Dicen que las naciones modernas han avanzado porque han comprendido que las elecciones son como la “cascarita” de futbol de los sábados con los amigos y vecinos: un juego en donde no se puede abusar de la violencia, en donde se cantan y se aceptan los fauls incluso aunque no sean tan evidentes, donde se juega con garra y con corazón, pero con reglas de caballerosidad, porque la razón principal no es tanto el resultado del juego sino la convocatoria al próximo encuentro.
Lo contrario y lo verdaderamente indeseable es el choque permanente, la confrontación que no da descanso, la descalificación del adversario. La polarización política es la antítesis de los valores de la democracia, valores que se fincan siempre en la tolerancia mutua, en la aceptación del adversario como un rival legítimo.
En México, el clima polarizante que se ha instalado en la narrativa nacional, nos está llevando al peor de los mundos posibles, a ver las elecciones intermedias de 2021 no como el “juego (democrático) del hombre”, parafraseando a conocido comentarista de futbol, sino como un asunto de vida o muerte, como una guerra de odio entre “liberales” y “conservadores”.
Los estudiosos de la ciencia política han advertido que el mayor riesgo de la polarización que vivimos a partir del discurso presidencial que descalifica permanentemente a sus adversarios, es que, sintiéndose amenazado por los niveles de desencuentro que él mismo alienta, las prioridades del gobierno se vuelvan exclusivamente electorales.
En México esa ya es una muy lamentable realidad. Todo lo que hace o deja de hacer el gobierno de López Obrador está pensado en la rentabilidad política, lo mismo los programas sociales que busca convertir a los beneficiarios en un ejército de votantes, alrededor de 16 millones, que el discurso permanente contra la corrupción del pasado, incluso sin tener mayor disposición ni necesidad de castigarla.
Por eso debería preocuparnos las amenazas que se ciernen sobre el Instituto Nacional Electoral. En la situación de tensión, en la que un gobierno se siente entrampado, la tentación autoritaria de vulnerar instituciones claves de nuestra democracia como es el caso del INE, se hace presente como el único y más eficaz método de supervivencia. Lo han hecho países como Venezuela, Nicaragua y Bolivia, con resultados que todos conocemos: una democracia dañada de raíz, incapaz de darle estabilidad, paz y garantía de futuro a esas naciones.
Cuando eran oposición, a López Obrador y a su partido Morena le interesaban sobremanera la certeza de las elecciones. Hoy es evidente que lo que buscan es el control del órgano como vía para garantizar su prolongación en el poder. Por eso los recortes presupuestales y la amenaza de una reforma electoral para desaparecer el consejo general y para quitar la figura de la presidencia inamovible que descansa en manos del doctor Lorenzo Córdova Vianello.

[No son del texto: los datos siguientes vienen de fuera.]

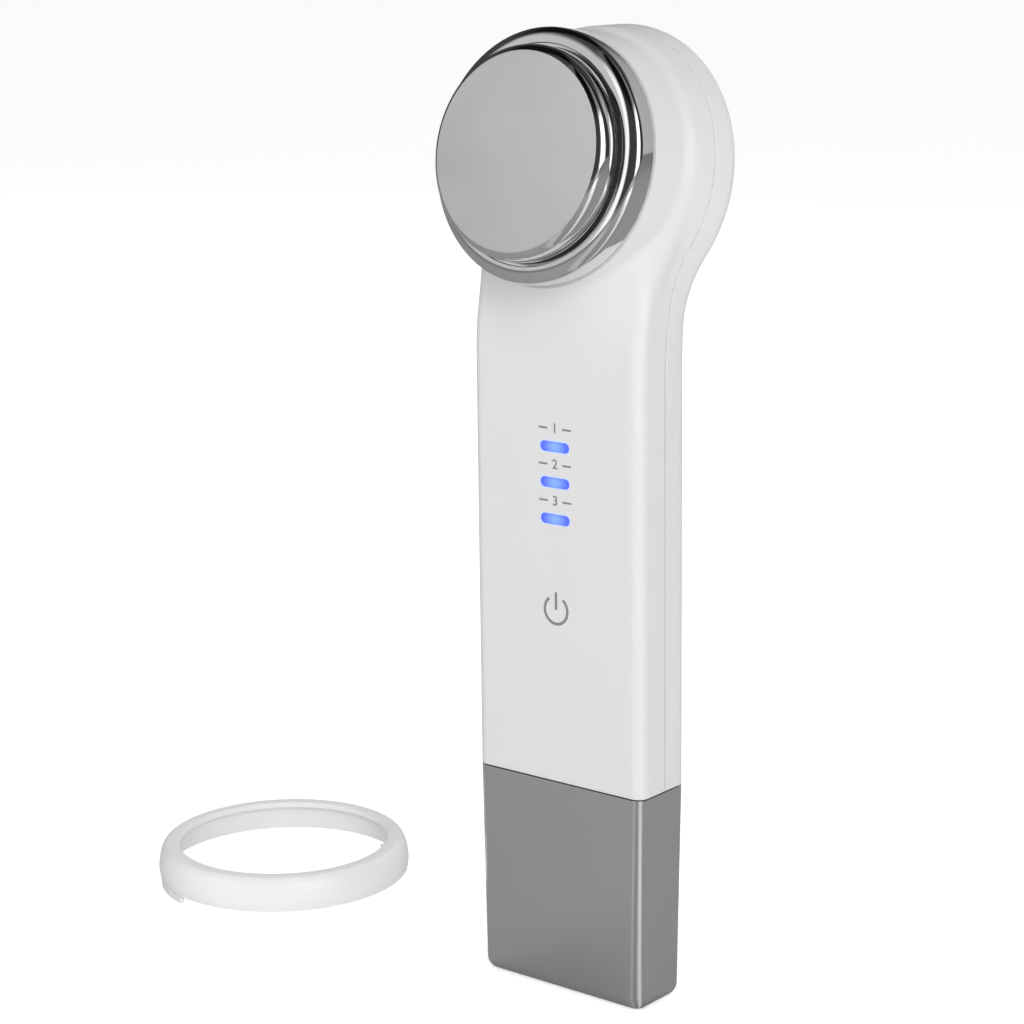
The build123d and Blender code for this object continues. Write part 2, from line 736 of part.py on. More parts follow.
with BuildPart() as motor_cradle:
    cradle_s = (MOTOR_S - CRADLE_HALF_S, MOTOR_S + CRADLE_HALF_S)
    add(head_block(CRADLE_X, cradle_s, (HEAD_BACK + WALL, MOTOR_P - CRADLE_LOW)))
    with BuildSketch(across_head(MOTOR_X[0])):
        Circle(MOTOR_R + SHAFT_PLAY)
    extrude(amount=MOTOR_X[1] - MOTOR_X[0], mode=Mode.SUBTRACT)
save(motor_cradle, "motor_cradle")

# ---- wires ----------------------------------------------------------------------------------
LEAD_R = 0.5
LEAD_BEND = 2.0
SOLDER_Y = BOARD_Y[1] + LEAD_R       # the leads lie on the board's back
SOLDER_Z = 114.0                     # joints near the board's top
BATTERY_LEADS_X = (-6.0, -3.5)
CELL_TAB_Y = -0.5
CELL_TAB_GAP = 0.3
BATTERY_LEAD_TURN_Z = 58.5
BATTERY_LEAD_END_Z = 66.0
MOTOR_LEADS_X = -11.0
MOTOR_LEAD_HALF_PITCH = 0.8
MOTOR_LEAD_TURN_Z = 126.0
PROBE_LEAD_X = 9.0
PROBE_LEAD_TURN_Z = 130.0
PROBE_JOINT_X = 6.0                  # where the probe's lead meets the cup, across and up the face
PROBE_JOINT_S = -8.0
PROBE_LEAD_P = 9.0

with BuildPart() as battery_leads:
    for lead_x in BATTERY_LEADS_X:
        add(
            wire(
                [
                    (lead_x, CELL_TAB_Y, CELL_Z[1] + CELL_TAB_GAP),
                    (lead_x, SOLDER_Y, BATTERY_LEAD_TURN_Z),
                    (lead_x, SOLDER_Y, BATTERY_LEAD_END_Z),
                ],
                LEAD_R,
                LEAD_BEND,
            )
        )
save(battery_leads, "battery_leads")

with BuildPart() as motor_leads:
    for beside in (-MOTOR_LEAD_HALF_PITCH, MOTOR_LEAD_HALF_PITCH):
        lead_x = MOTOR_LEADS_X + beside
        behind = MOTOR_X[0] - LEAD_R
        add(
            wire(
                [
                    head_place(behind, MOTOR_S - 1, MOTOR_P + beside),
                    head_place(behind, -3.0, MOTOR_P + 2 + beside),
                    head_place(lead_x, -16.0, MOTOR_P + 1.3),
                    (lead_x, SOLDER_Y, MOTOR_LEAD_TURN_Z),
                    (lead_x, SOLDER_Y, SOLDER_Z),
                ],
                LEAD_R,
                LEAD_BEND,
            )
        )
save(motor_leads, "motor_leads")

with BuildPart() as probe_lead:
    add(
        wire(
            [
                (PROBE_LEAD_X, SOLDER_Y, SOLDER_Z),
                (PROBE_LEAD_X, SOLDER_Y, PROBE_LEAD_TURN_Z),
                head_place(PROBE_JOINT_X, PROBE_JOINT_S, PROBE_LEAD_P),
                head_place(PROBE_JOINT_X, PROBE_JOINT_S, seat + CUP_POCKET_H),
            ],
            LEAD_R,
            LEAD_BEND,
        )
    )
save(probe_lead, "probe_lead")

# ---- cotton ring, lying beside the massager -----------------------------------------------
RING_WIDEST = 1.85           # above its lower rim
RING_WAIST = 0.35            # the wall draws in by this at its waist
RING_WAIST_H = 4.6
RING_LIP_DROP = 1.0          # the lip's underside runs into the wall
RING_TOP_OUT_R = 24.8
RING_FOOT_R = 26.15
RING_LIP_T = 1.1             # thickness of the inward lip
RING_LUG_T = 1.1             # radial thickness of a lug
HOOK_ARC = 9.0               # the hook's notch, degrees
HOOK_NOTCH_H = 0.8
LUG_BEARINGS = (60.0, 240.0) # where the lugs stand round the ring, degrees from +X


def lug_sector(low, high, z_low, z_high):
    """Piece of a tube under the ring's wall between two bearings."""
    reach = 2 * RING_R
    corners = [(0, 0)]
    for bearing in (low, (low + high) / 2, high):
        corners.append((reach * cos(radians(bearing)), reach * sin(radians(bearing))))
    with BuildPart() as sector:
        with BuildSketch(Plane(origin=(*RING_AT, z_low))):
            Circle(RING_IN_R + RING_LUG_T)
            Circle(RING_IN_R, mode=Mode.SUBTRACT)
            Polygon(*corners, align=None, mode=Mode.INTERSECT)
        extrude(amount=z_high - z_low)
    return sector.part


with BuildPart() as cotton_ring:
    ring_plane = Plane(origin=(*RING_AT, RING_LUG_H), x_dir=(1, 0, 0), z_dir=(0, -1, 0))
    with BuildSketch(ring_plane):
        with BuildLine():
            Line((RING_FOOT_R, 0), (RING_R, RING_WIDEST))
            ThreePointArc(
                (RING_R, RING_WIDEST),
                (RING_R - RING_WAIST, RING_WAIST_H),
                (RING_TOP_OUT_R, RING_H),
            )
            Polyline(
                (RING_TOP_OUT_R, RING_H),
                (RING_TOP_R, RING_H),
                (RING_TOP_R, RING_H - RING_LIP_T),
                (RING_IN_R - RING_LIP_DROP, RING_H - 2 * RING_LIP_T),
                (RING_IN_R, 0),
                (RING_FOOT_R, 0),
            )
        make_face()
    revolve(axis=Axis((*RING_AT, 0), (0, 0, 1)))
    for bearing in LUG_BEARINGS:
        low = bearing - RING_LUG_ARC / 2
        high = bearing + RING_LUG_ARC / 2
        add(lug_sector(low, high, 0, RING_LUG_H))
        add(
            lug_sector(high - HOOK_ARC, high + 1, RING_LUG_H - HOOK_NOTCH_H, RING_LUG_H),
            mode=Mode.SUBTRACT,
        )
save(cotton_ring, "cotton_ring")
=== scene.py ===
from math import cos, pi, radians, sin

import bmesh
import bpy
import numpy as np
from mathutils import Matrix, Vector


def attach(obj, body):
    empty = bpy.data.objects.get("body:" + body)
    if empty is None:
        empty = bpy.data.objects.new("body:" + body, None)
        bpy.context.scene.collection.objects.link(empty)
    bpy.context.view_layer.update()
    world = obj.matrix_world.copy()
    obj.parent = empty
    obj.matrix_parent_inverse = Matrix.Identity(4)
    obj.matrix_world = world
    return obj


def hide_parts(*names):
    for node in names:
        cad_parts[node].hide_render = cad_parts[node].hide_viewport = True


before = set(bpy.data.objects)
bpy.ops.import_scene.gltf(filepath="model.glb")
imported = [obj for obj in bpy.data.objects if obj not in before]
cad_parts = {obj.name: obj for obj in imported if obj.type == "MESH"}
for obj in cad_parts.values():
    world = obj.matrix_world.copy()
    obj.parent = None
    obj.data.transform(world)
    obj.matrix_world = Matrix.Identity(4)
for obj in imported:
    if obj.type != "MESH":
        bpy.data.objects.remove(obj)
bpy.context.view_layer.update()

# Round-probe facial massager and its cotton ring. Metres; +Z up, the probe faces -Y.
MM = 0.001
ACROSS = Vector((1, 0, 0))
UPRIGHT = Vector((0, 0, 1))

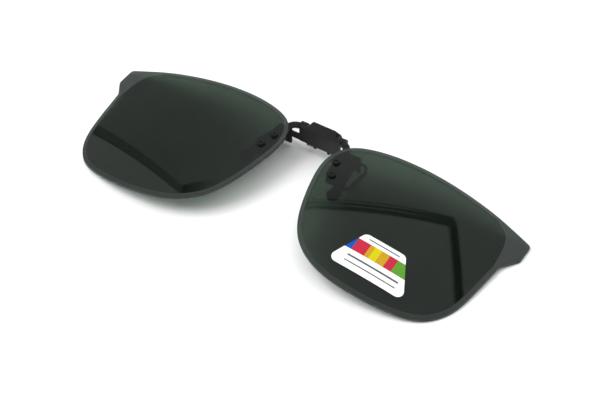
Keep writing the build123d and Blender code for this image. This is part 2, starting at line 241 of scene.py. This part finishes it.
def drill(lens, side):
    """Cuts the two rivet holes through a lens."""
    cutter_mesh = bmesh.new()
    for x, y in RIVET_SPOTS:
        made = bmesh.ops.create_cone(cutter_mesh, cap_ends=True, segments=40, depth=6 * MM,
                                     radius1=RIVET_HOLE_R * MM, radius2=RIVET_HOLE_R * MM)
        spot = Vector((SIDES[side] * x * MM, y * MM, LIFT * MM))
        bmesh.ops.translate(cutter_mesh, vec=spot, verts=made["verts"])
    mesh = bpy.data.meshes.new("cutter")
    cutter_mesh.to_mesh(mesh)
    cutter = bpy.data.objects.new("cutter", mesh)
    bpy.context.scene.collection.objects.link(cutter)
    cut = lens.modifiers.new("holes", "BOOLEAN")
    cut.operation, cut.solver, cut.object = "DIFFERENCE", "EXACT", cutter
    bpy.context.view_layer.update()
    drilled = lens.evaluated_get(bpy.context.evaluated_depsgraph_get())
    made = bpy.data.meshes.new_from_object(drilled)
    lens.modifiers.clear()
    lens.data = made
    bpy.data.objects.remove(cutter)


# ---- materials ---------------------------------------------------------------------------
class Paint:
    """Short calls for building one node material round a Principled shader."""

    def __init__(self, name, color, roughness, **fixed):
        self.material = bpy.data.materials.new(name)
        self.material.use_nodes = True
        self.tree = self.material.node_tree
        self.shader = self.tree.nodes["Principled BSDF"]
        self.output = self.tree.nodes["Material Output"]
        self.shader.inputs["Base Color"].default_value = (*color, 1)
        self.shader.inputs["Roughness"].default_value = roughness
        for socket, value in fixed.items():
            self.shader.inputs[socket.replace("_", " ")].default_value = value
        self.place = self.node("ShaderNodeTexCoord").outputs["Object"]

    def node(self, kind, **settings):
        made = self.tree.nodes.new(kind)
        for key, value in settings.items():
            setattr(made, key, value)
        return made

    def link(self, out, into):
        self.tree.links.new(out, into)

    def stretched(self, scale):
        """Object coordinates multiplied by a scale for each axis."""
        made = self.node("ShaderNodeMapping")
        made.inputs["Scale"].default_value = scale
        self.link(self.place, made.inputs["Vector"])
        return made.outputs["Vector"]

    def noise(self, size, detail=3.0, vector=None):
        """Noise between 0 and 1 whose blobs are about `size` mm across."""
        made = self.node("ShaderNodeTexNoise")
        made.inputs["Scale"].default_value = 1 / (size * MM)
        made.inputs["Detail"].default_value = detail
        self.link(vector or self.place, made.inputs["Vector"])
        return made.outputs["Fac"]

    def remap(self, value, low, high, to_low, to_high):
        """A value's span from low to high, moved to another span and held within it."""
        made = self.node("ShaderNodeMapRange")
        self.link(value, made.inputs["Value"])
        for name, number in (("From Min", low), ("From Max", high),
                             ("To Min", to_low), ("To Max", to_high)):
            made.inputs[name].default_value = number
        return made.outputs["Result"]

    def math(self, operation, a, b):
        """Arithmetic on two values, each a number or a socket."""
        made = self.node("ShaderNodeMath", operation=operation)
        for socket, value in zip(made.inputs, (a, b)):
            if isinstance(value, (int, float)):
                socket.default_value = value
            else:
                self.link(value, socket)
        return made.outputs["Value"]

    def mix(self, factor, first, second):
        """Colour between two, each a colour or a socket."""
        made = self.node("ShaderNodeMix", data_type="RGBA")
        self.link(factor, made.inputs["Factor"])
        for index, value in ((6, first), (7, second)):
            if isinstance(value, tuple):
                made.inputs[index].default_value = (*value, 1)
            else:
                self.link(value, made.inputs[index])
        return made.outputs[2]

    def color(self, socket):
        self.link(socket, self.shader.inputs["Base Color"])

    def roughness(self, socket):
        self.link(socket, self.shader.inputs["Roughness"])

    def bump(self, height, depth, strength=1.0):
        """Raises the surface by `depth` mm where height is 1."""
        made = self.node("ShaderNodeBump")
        made.inputs["Distance"].default_value = depth * MM
        made.inputs["Strength"].default_value = strength
        self.link(height, made.inputs["Height"])
        self.link(made.outputs["Normal"], self.shader.inputs["Normal"])

    def see_through(self, cover, tint):
        """Lets light straight through where the shader's cover, from 0 to 1, leaves room."""
        clear = self.node("ShaderNodeBsdfTransparent")
        clear.inputs["Color"].default_value = (*tint, 1)
        both = self.node("ShaderNodeMixShader")
        both.inputs["Fac"].default_value = cover
        self.link(clear.outputs["BSDF"], both.inputs[1])
        self.link(self.shader.outputs["BSDF"], both.inputs[2])
        self.link(both.outputs["Shader"], self.output.inputs["Surface"])

    def edges(self, radius):
        """1 on edges that the given radius in mm would round, 0 on flat places."""
        soft = self.node("ShaderNodeBevel", samples=4)
        soft.inputs["Radius"].default_value = radius * MM
        flat = self.node("ShaderNodeNewGeometry").outputs["Normal"]
        dot = self.node("ShaderNodeVectorMath", operation="DOT_PRODUCT")
        self.link(soft.outputs["Normal"], dot.inputs[0])
        self.link(flat, dot.inputs[1])
        return self.remap(dot.outputs["Value"], 0.98, 0.80, 0.0, 1.0)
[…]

La campaña para desmantelar una institución que ha logrado dar confianza a los procesos electorales en el país comenzó bastante pronto y va en ascenso. Parecería que la tensión quiere ser llevada a niveles tales que un día de estos, de buenas a primeras (como lo acostumbran los líderes parlamentarios de Morena frente a la presión natural o autogenerada) retirar cualquier iniciativa a cambio de algo aparentemente menor, por ejemplo, la Secretaría Ejecutiva a cargo hoy del maestro Edmundo Jacobo Molina.
Si eso llegase a ocurrir, no sería la primera posición clave que tendría Morena para tratar de avanzar en sus planes de control sobre el INE. Con su mayoría parlamentaria y aprovechando la ingenuidad de la oposición, el año pasado colocó a un incondicional de la 4T en la contraloría interna del órgano, Jesús George Zamora, vinculado al subsecretario del Trabajo, Horacio Duarte, con la consigna de dinamitar, desde adentro, la imagen pública del instituto.
La Secretaría Ejecutiva es el corazón del INE. Es la representación legal, la autoridad organizativa, y la coordinadora de cientos de miles de mexicanos que trabajan para darle certidumbre a las elecciones. Descabezar esa posición permitiría a Morena y al gobierno hacerse del control de todo el proceso electoral, lo que significa en los hechos la derrota de la autonomía y la independencia del Instituto.
Quienes defienden al INE desde la oposición, y desde la sociedad civil, deben tener en claro que la amenaza autoritaria es real, pero que el verdadero objetivo de las presiones del gobierno y su partido es adueñarse de la operación institucional, lo que le permitiría cerrar la pinza de una estrategia de gobierno fincada en el uso del presupuesto para ganar votantes; es decir, planteada no para transformar al país, sino para ganar elecciones.